# "Building தமிழ் language model"
> "In this notebook I try to build a language model for தமிழ்(Tamil) to help in some basic NLP tasks"
- toc: false
- branch: master
- badges: true
- comments: true
- categories: [nlp, language-model, தமிழ்]
- hide: false

# Introduction

In this post, I will try to model `தமிழ்` (Tamil), I have already prepared the data for the language model in the kaggle notebook [here](https://www.kaggle.com/manimaranp/tamil-wiki-data-extraction), A language model will be useful for many tasks such as text classification, information retrieval etc.

# Things we need for a language model

- A decent amount of raw text data, more about that [here](https://mani2106.github.io/Blog-Posts/data-cleaning/language-model/2020/04/14/wiki-data-extraction.html)
- A language tokenizer, more about that [here](https://mani2106.github.io/Blog-Posts/nlp/language-model/%E0%AE%A4%E0%AE%AE%E0%AE%BF%E0%AE%B4%E0%AF%8D/2020/04/14/building-a-tokenizer-for-tamil-with-sentencepiece.html) and [here](https://mani2106.github.io/Blog-Posts/nlp/language-model/%E0%AE%A4%E0%AE%AE%E0%AE%BF%E0%AE%B4%E0%AF%8D/2020/04/14/building-a-tokenizer-for-tamil-with-sentencepiece.html)

<div style="padding: 15px; border: 1px solid transparent; border-color: transparent; margin-bottom: 20px; border-radius: 4px; color: #31708f; background-color: #d9edf7; border-color: #bce8f1;">
This notebook is executed on <b>kaggle</b>, so the paths mentioned here will be needed to change if you run in your own environment.
</div>

In [None]:
#hide
%reload_ext autoreload
%autoreload 2
%matplotlib inline

# For language modelling
from fastai import *
from fastai.text import *
from fastai.callbacks import *
from fastai.metrics import *

# For unsupervised tokenization
import sentencepiece as spm
from pathlib import Path

DATA_PATH = Path('/kaggle/working/Tamil-Language-data')

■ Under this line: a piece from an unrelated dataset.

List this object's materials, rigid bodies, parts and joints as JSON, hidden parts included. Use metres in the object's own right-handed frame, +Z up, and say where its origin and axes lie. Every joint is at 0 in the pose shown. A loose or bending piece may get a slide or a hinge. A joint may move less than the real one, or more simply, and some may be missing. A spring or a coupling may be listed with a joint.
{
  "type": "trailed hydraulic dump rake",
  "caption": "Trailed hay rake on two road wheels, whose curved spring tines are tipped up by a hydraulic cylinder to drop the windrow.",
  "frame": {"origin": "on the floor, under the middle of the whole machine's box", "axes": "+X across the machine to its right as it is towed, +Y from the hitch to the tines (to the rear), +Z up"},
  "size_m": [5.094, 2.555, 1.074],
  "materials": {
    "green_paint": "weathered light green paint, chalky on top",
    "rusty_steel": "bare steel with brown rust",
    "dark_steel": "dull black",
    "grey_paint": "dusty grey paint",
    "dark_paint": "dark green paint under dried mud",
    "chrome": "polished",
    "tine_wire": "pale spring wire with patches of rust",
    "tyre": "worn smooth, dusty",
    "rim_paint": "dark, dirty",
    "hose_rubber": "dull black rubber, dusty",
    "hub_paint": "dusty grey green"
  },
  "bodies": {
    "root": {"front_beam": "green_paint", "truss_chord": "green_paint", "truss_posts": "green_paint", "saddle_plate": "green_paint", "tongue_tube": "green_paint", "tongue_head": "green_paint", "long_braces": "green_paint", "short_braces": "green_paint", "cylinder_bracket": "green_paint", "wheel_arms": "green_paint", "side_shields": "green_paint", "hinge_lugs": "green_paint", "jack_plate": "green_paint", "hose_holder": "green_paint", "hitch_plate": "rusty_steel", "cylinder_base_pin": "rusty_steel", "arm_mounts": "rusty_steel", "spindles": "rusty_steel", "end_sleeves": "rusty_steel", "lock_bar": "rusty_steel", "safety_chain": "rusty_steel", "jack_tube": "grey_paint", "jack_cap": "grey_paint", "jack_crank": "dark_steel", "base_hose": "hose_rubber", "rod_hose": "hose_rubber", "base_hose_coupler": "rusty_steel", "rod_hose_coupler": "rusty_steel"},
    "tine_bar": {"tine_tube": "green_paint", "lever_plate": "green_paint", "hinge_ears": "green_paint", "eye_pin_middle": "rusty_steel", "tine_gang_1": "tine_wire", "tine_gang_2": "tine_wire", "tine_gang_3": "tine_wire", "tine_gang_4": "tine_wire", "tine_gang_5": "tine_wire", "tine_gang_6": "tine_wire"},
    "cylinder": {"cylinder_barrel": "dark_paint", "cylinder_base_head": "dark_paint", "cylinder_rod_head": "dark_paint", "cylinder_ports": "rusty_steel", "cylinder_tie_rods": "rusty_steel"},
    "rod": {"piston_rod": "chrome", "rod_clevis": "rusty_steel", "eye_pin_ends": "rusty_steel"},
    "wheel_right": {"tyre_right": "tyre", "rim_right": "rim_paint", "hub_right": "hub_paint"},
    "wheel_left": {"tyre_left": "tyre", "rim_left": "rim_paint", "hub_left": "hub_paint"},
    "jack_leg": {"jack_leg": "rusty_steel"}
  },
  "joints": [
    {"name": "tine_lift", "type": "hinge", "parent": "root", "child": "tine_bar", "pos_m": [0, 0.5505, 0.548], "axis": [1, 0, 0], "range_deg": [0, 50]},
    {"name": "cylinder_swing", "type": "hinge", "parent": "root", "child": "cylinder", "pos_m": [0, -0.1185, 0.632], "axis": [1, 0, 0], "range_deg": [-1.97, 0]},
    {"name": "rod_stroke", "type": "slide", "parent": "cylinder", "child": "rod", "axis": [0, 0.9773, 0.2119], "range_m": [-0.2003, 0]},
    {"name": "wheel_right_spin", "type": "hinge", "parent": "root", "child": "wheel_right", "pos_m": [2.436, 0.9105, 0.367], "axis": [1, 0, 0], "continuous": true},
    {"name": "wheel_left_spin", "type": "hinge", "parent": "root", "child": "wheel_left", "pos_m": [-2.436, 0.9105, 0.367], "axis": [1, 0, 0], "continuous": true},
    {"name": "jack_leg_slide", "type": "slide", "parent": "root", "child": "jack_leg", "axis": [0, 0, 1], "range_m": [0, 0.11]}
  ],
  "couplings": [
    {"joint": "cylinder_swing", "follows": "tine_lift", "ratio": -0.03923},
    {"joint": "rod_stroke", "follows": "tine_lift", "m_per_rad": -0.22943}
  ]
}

## Set seed for reproducibility

In [None]:
#hide
seed = 42

# python RNG
import random
random.seed(seed)

# pytorch RNGs
import torch
torch.manual_seed(seed)
torch.backends.cudnn.deterministic = True
if torch.cuda.is_available(): torch.cuda.manual_seed_all(seed)

# numpy RNG
import numpy as np
np.random.seed(seed)

## Load text data from csv

In [None]:
LANG_DATA = pd.read_csv(DATA_PATH/'filtered_data.csv.tar.gz', index_col=[0])
LANG_DATA.head()

We have the `url`, `article_id` and `title` as additional information about the text, Let's check the average length of the article text.

## Exploration

In [None]:
LANG_DATA.shape

In [None]:
LANG_DATA.info()

The total articles we have are `131162`

### Remove empty articles from the dataframe

In [None]:
LANG_DATA.dropna(axis='rows', inplace=True)
LANG_DATA.info()

### Length of articles

In [None]:
#hide_input
sum(LANG_DATA['text'].map(str).apply(len))/LANG_DATA.shape[0]

The average length of each article is `1370` words

In [None]:
#hide
LANG_DATA['article_length'] = LANG_DATA['text'].map(str).apply(len)

In [None]:
#hide
LANG_DATA.sort_values(by='article_length', axis='rows', inplace=True)

print('Article with lowest number of words is about :', LANG_DATA.iloc[0, 1], 'with ',LANG_DATA.iloc[0, -1], ' words')
print('Article with highest number of words is about :', LANG_DATA.iloc[-1, 1], 'with ',LANG_DATA.iloc[-1, -1], ' words')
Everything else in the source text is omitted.